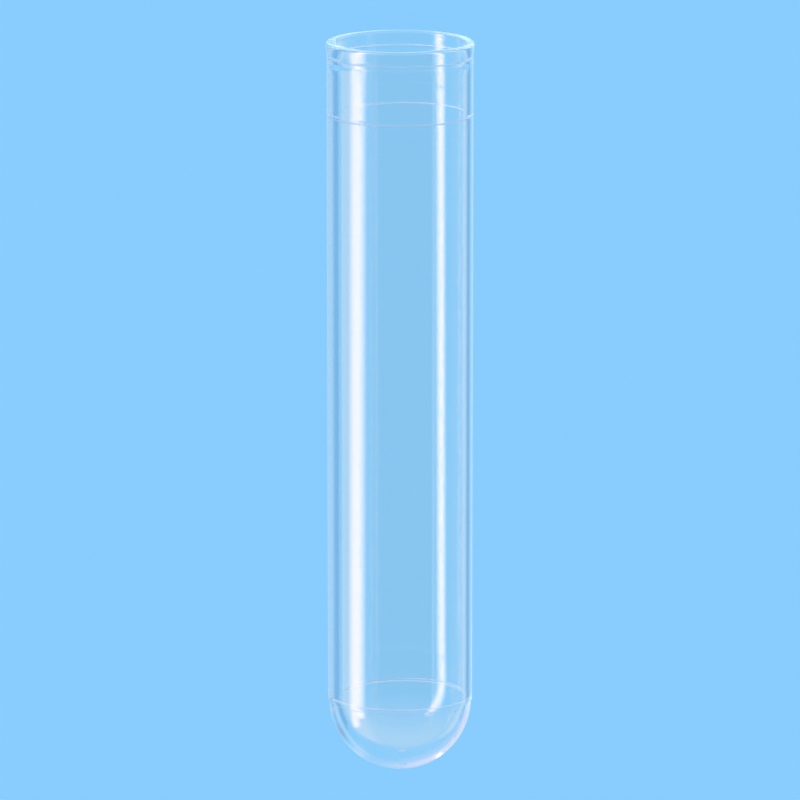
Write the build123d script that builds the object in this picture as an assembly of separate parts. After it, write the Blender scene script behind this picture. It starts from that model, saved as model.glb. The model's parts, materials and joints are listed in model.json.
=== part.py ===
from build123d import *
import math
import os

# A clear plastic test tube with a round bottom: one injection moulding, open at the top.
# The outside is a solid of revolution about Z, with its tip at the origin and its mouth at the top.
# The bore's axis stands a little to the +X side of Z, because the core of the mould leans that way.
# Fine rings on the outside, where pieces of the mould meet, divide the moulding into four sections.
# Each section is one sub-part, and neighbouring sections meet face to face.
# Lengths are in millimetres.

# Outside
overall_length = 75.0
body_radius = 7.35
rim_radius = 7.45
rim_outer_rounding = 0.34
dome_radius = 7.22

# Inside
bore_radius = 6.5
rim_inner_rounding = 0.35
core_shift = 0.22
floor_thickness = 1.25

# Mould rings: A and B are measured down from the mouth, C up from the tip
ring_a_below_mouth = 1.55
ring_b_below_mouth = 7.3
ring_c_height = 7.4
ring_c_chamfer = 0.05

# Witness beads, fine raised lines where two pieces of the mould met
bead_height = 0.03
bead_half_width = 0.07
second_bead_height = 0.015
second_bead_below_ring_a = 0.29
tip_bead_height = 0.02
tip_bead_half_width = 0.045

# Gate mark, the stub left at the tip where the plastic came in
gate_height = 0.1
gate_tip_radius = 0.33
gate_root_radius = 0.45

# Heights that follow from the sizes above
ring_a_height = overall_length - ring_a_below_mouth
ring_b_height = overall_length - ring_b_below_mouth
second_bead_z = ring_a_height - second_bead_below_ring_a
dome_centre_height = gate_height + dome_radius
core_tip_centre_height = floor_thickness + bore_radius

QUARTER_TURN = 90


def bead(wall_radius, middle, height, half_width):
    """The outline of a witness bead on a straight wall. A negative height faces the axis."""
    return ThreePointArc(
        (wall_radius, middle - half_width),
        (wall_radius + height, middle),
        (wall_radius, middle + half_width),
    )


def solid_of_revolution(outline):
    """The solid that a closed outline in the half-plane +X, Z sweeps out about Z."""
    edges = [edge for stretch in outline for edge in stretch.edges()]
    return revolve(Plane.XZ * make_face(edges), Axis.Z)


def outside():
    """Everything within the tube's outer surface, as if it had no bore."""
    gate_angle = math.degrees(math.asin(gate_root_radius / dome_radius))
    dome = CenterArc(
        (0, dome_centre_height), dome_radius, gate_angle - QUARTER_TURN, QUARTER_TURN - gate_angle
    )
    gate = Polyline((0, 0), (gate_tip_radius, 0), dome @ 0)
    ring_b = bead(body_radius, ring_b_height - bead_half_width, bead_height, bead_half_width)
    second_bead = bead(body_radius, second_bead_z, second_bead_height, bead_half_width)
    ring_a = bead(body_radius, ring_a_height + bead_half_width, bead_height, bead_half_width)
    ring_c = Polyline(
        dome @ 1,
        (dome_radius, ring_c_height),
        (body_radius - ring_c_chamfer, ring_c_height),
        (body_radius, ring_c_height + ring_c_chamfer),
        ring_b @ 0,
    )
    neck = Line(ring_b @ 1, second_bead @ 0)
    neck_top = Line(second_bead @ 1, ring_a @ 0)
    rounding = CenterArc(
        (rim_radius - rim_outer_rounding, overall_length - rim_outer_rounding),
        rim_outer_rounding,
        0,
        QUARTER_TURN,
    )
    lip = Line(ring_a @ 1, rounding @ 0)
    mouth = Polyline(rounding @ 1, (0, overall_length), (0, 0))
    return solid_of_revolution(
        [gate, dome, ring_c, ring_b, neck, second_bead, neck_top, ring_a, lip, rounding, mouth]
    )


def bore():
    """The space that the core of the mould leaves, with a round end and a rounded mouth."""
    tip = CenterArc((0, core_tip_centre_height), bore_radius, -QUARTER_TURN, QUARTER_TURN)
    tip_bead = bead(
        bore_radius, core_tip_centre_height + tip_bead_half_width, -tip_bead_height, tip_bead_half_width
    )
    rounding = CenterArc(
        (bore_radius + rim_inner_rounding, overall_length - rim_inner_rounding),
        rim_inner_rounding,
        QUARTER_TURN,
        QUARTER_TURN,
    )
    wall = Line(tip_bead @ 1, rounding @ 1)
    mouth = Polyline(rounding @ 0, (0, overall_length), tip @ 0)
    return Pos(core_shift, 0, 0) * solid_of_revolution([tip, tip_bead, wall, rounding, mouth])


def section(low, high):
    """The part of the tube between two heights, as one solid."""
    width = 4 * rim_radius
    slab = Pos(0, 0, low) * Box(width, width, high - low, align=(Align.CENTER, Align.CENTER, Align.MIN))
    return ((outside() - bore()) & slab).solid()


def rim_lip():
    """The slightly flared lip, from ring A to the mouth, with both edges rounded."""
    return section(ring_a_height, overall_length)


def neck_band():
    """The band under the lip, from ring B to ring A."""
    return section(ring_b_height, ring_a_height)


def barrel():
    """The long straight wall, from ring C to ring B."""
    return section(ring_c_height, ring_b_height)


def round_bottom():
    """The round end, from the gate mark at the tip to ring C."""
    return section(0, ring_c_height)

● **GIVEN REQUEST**
Reproduce the complete set of lines precisely as supplied.

● **THE COMPLETED TASK**
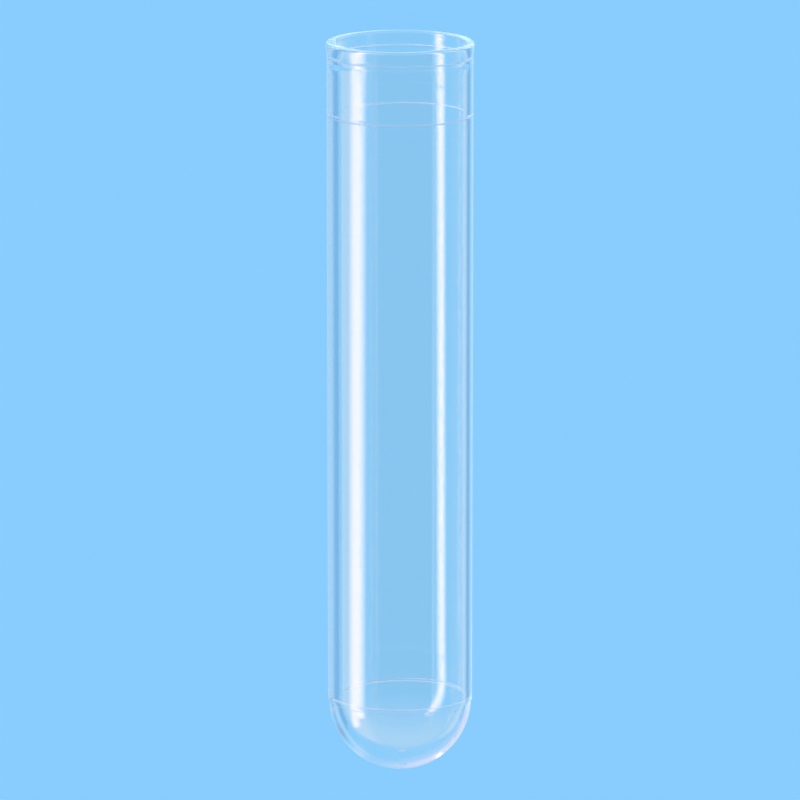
Write the build123d script that builds the object in this picture as an assembly of separate parts. After it, write the Blender scene script behind this picture. It starts from that model, saved as model.glb. The model's parts, materials and joints are listed in model.json.
=== part.py ===
from build123d import *
import math
import os

# A clear plastic test tube with a round bottom: one injection moulding, open at the top.
# The outside is a solid of revolution about Z, with its tip at the origin and its mouth at the top.
# The bore's axis stands a little to the +X side of Z, because the core of the mould leans that way.
# Fine rings on the outside, where pieces of the mould meet, divide the moulding into four sections.
# Each section is one sub-part, and neighbouring sections meet face to face.
# Lengths are in millimetres.

# Outside
overall_length = 75.0
body_radius = 7.35
rim_radius = 7.45
rim_outer_rounding = 0.34
dome_radius = 7.22

# Inside
bore_radius = 6.5
rim_inner_rounding = 0.35
core_shift = 0.22
floor_thickness = 1.25

# Mould rings: A and B are measured down from the mouth, C up from the tip
ring_a_below_mouth = 1.55
ring_b_below_mouth = 7.3
ring_c_height = 7.4
ring_c_chamfer = 0.05

# Witness beads, fine raised lines where two pieces of the mould met
bead_height = 0.03
bead_half_width = 0.07
second_bead_height = 0.015
second_bead_below_ring_a = 0.29
tip_bead_height = 0.02
tip_bead_half_width = 0.045

# Gate mark, the stub left at the tip where the plastic came in
gate_height = 0.1
gate_tip_radius = 0.33
gate_root_radius = 0.45

# Heights that follow from the sizes above
ring_a_height = overall_length - ring_a_below_mouth
ring_b_height = overall_length - ring_b_below_mouth
second_bead_z = ring_a_height - second_bead_below_ring_a
dome_centre_height = gate_height + dome_radius
core_tip_centre_height = floor_thickness + bore_radius

QUARTER_TURN = 90


def bead(wall_radius, middle, height, half_width):
    """The outline of a witness bead on a straight wall. A negative height faces the axis."""
    return ThreePointArc(
        (wall_radius, middle - half_width),
        (wall_radius + height, middle),
        (wall_radius, middle + half_width),
    )


def solid_of_revolution(outline):
    """The solid that a closed outline in the half-plane +X, Z sweeps out about Z."""
    edges = [edge for stretch in outline for edge in stretch.edges()]
    return revolve(Plane.XZ * make_face(edges), Axis.Z)


def outside():
    """Everything within the tube's outer surface, as if it had no bore."""
    gate_angle = math.degrees(math.asin(gate_root_radius / dome_radius))
    dome = CenterArc(
        (0, dome_centre_height), dome_radius, gate_angle - QUARTER_TURN, QUARTER_TURN - gate_angle
    )
    gate = Polyline((0, 0), (gate_tip_radius, 0), dome @ 0)
    ring_b = bead(body_radius, ring_b_height - bead_half_width, bead_height, bead_half_width)
    second_bead = bead(body_radius, second_bead_z, second_bead_height, bead_half_width)
    ring_a = bead(body_radius, ring_a_height + bead_half_width, bead_height, bead_half_width)
    ring_c = Polyline(
        dome @ 1,
        (dome_radius, ring_c_height),
        (body_radius - ring_c_chamfer, ring_c_height),
        (body_radius, ring_c_height + ring_c_chamfer),
        ring_b @ 0,
    )
    neck = Line(ring_b @ 1, second_bead @ 0)
    neck_top = Line(second_bead @ 1, ring_a @ 0)
    rounding = CenterArc(
        (rim_radius - rim_outer_rounding, overall_length - rim_outer_rounding),
        rim_outer_rounding,
        0,
        QUARTER_TURN,
    )
    lip = Line(ring_a @ 1, rounding @ 0)
    mouth = Polyline(rounding @ 1, (0, overall_length), (0, 0))
    return solid_of_revolution(
        [gate, dome, ring_c, ring_b, neck, second_bead, neck_top, ring_a, lip, rounding, mouth]
    )


def bore():
    """The space that the core of the mould leaves, with a round end and a rounded mouth."""
    tip = CenterArc((0, core_tip_centre_height), bore_radius, -QUARTER_TURN, QUARTER_TURN)
    tip_bead = bead(
        bore_radius, core_tip_centre_height + tip_bead_half_width, -tip_bead_height, tip_bead_half_width
    )
    rounding = CenterArc(
        (bore_radius + rim_inner_rounding, overall_length - rim_inner_rounding),
        rim_inner_rounding,
        QUARTER_TURN,
        QUARTER_TURN,
    )
    wall = Line(tip_bead @ 1, rounding @ 1)
    mouth = Polyline(rounding @ 0, (0, overall_length), tip @ 0)
    return Pos(core_shift, 0, 0) * solid_of_revolution([tip, tip_bead, wall, rounding, mouth])


def section(low, high):
    """The part of the tube between two heights, as one solid."""
    width = 4 * rim_radius
    slab = Pos(0, 0, low) * Box(width, width, high - low, align=(Align.CENTER, Align.CENTER, Align.MIN))
    return ((outside() - bore()) & slab).solid()


def rim_lip():
    """The slightly flared lip, from ring A to the mouth, with both edges rounded."""
    return section(ring_a_height, overall_length)


def neck_band():
    """The band under the lip, from ring B to ring A."""
    return section(ring_b_height, ring_a_height)


def barrel():
    """The long straight wall, from ring C to ring B."""
    return section(ring_c_height, ring_b_height)


def round_bottom():
    """The round end, from the gate mark at the tip to ring C."""
    return section(0, ring_c_height)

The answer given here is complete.